You can check out any time you like…
Wow. I don’t fully know why horror is my favourite genre but I suspect it is something to do with trying to recapture that feeling from my childhood. You know the one. When a floorboard creaks in the middle of the night. When those shapes in the dark start to look like a face. That feeling you get when your heart starts trying to punch its way out your chest and your breath sticks in your throat. I watch horror films because I want to feel that again. God knows why…
Unfortunately, as I get older, it becomes more and more difficult to recapture that feeling of pure terror that invaded bed time like the ghost at the feast. Occasionally, a film will come damn close. Hell House LLC succeeds where so many other horror films I watch fail. It genuinely scared me.

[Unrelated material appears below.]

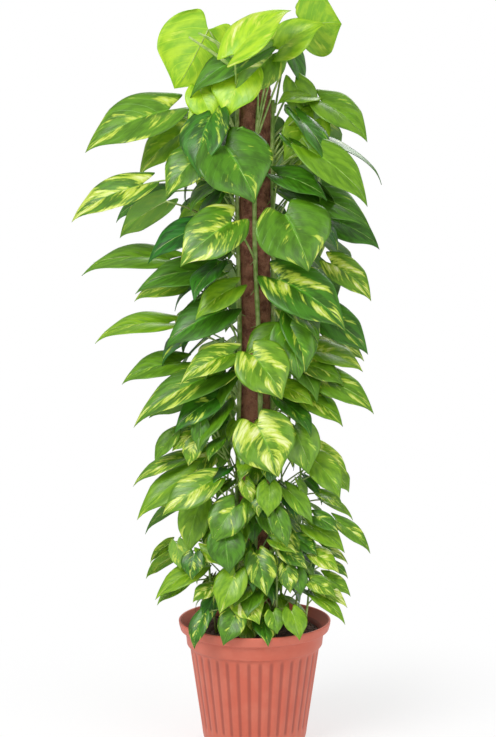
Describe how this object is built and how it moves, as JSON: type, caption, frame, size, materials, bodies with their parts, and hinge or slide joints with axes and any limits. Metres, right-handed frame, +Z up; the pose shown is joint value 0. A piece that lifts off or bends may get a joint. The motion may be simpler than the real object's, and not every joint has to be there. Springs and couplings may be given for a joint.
{
  "type": "potted pothos plant",
  "caption": "Climbing variegated pothos trained up a coir-wrapped pole in a ribbed terracotta-coloured plastic pot.",
  "frame": {"origin": "centre of the pot's flat underside, on the surface it stands on", "axes": "+Z up along the pole; -Y is the front, the side the fullest leaves face; +X to the right seen from the front"},
  "size_m": [0.4786, 0.2994, 1.1715],
  "materials": {
    "terracotta_plastic": "satin moulded plastic with a soft sheen",
    "peat_soil": "matt crumbly peat",
    "coir_fibre": "matt rough fibre",
    "pole_core_wood": "matt raw wood",
    "green_stem": "smooth satin stem",
    "young_leaf": "soft gloss, translucent yellow-green",
    "leaf": "waxy gloss, streaked with cream and yellow"
  },
  "bodies": {
    "root": {"back_left_shoot": "leaf", "back_left_vine": "leaf", "back_right_shoot": "leaf", "back_right_vine": "leaf", "coir_sleeve": "coir_fibre", "crown_leaf_1": "young_leaf", "crown_leaf_2": "young_leaf", "crown_leaf_3": "young_leaf", "crown_leaf_4": "young_leaf", "crown_leaf_5": "young_leaf", "crown_leaf_6": "young_leaf", "crown_leaf_7": "young_leaf", "crown_leaf_8": "young_leaf", "crown_leaf_9": "young_leaf", "front_left_shoot": "leaf", "front_right_shoot": "leaf", "front_vine": "green_stem", "left_base_shoot": "leaf", "left_side_shoot": "leaf", "left_vine": "green_stem", "middle_leaf_1": "leaf", "middle_leaf_10": "leaf", "middle_leaf_11": "leaf", "middle_leaf_12": "leaf", "middle_leaf_13": "leaf", "middle_leaf_14": "leaf", "middle_leaf_15": "leaf", "middle_leaf_16": "leaf", "middle_leaf_17": "leaf", "middle_leaf_2": "leaf", "middle_leaf_3": "leaf", "middle_leaf_4": "leaf", "middle_leaf_5": "leaf", "middle_leaf_6": "leaf", "middle_leaf_7": "leaf", "middle_leaf_8": "leaf", "middle_leaf_9": "leaf", "pole_core": "pole_core_wood", "pot": "terracotta_plastic", "right_lower_base_shoot": "leaf", "right_side_shoot": "leaf", "right_upper_base_shoot": "leaf", "right_vine": "green_stem", "soil": "peat_soil", "upper_leaf_1": "leaf", "upper_leaf_10": "leaf", "upper_leaf_11": "leaf", "upper_leaf_12": "leaf", "upper_leaf_13": "leaf", "upper_leaf_14": "leaf", "upper_leaf_15": "leaf", "upper_leaf_16": "leaf", "upper_leaf_2": "leaf", "upper_leaf_3": "leaf", "upper_leaf_4": "leaf", "upper_leaf_5": "leaf", "upper_leaf_6": "leaf", "upper_leaf_7": "leaf", "upper_leaf_8": "leaf", "upper_leaf_9": "leaf"}
  },
  "joints": []
}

Alex Taylor and his group of friends have a business creating haunted houses for the good people of New York City. When they take over the abandoned Abbadon Hotel awaken an ancient evil that threatens to consume them all. The concept of having a horror film set inside a ghost walk is an ingenious and very modern idea. Throw found footage, viral video and the hint of a religious cult into the mix and you have something that perfectly captures the current horror zeitgeist. There are a bunch of films that have tried to capture this kind of mood before with only varying degrees of success. Grave Encounters makes for the most obvious bedfellow and while Hell House LLC is certainly indebted to that masterpiece, it also very possibly surpasses it.
Even more impressive is the fact that this film came from the twisted mind of first time writer/director Stephen Cognetti. He has the assured visual style of somebody far more experienced and he allows the story to be as creepy as possible without always relying on jump scares or gore.
Horror films is similar to music in as much as it may seem that everything out there is cynical and vacuous but if you are willing to dig a little deeper you might just dig up a coffin containing something as special as Hell House LLC. Essential viewing for any horror fans.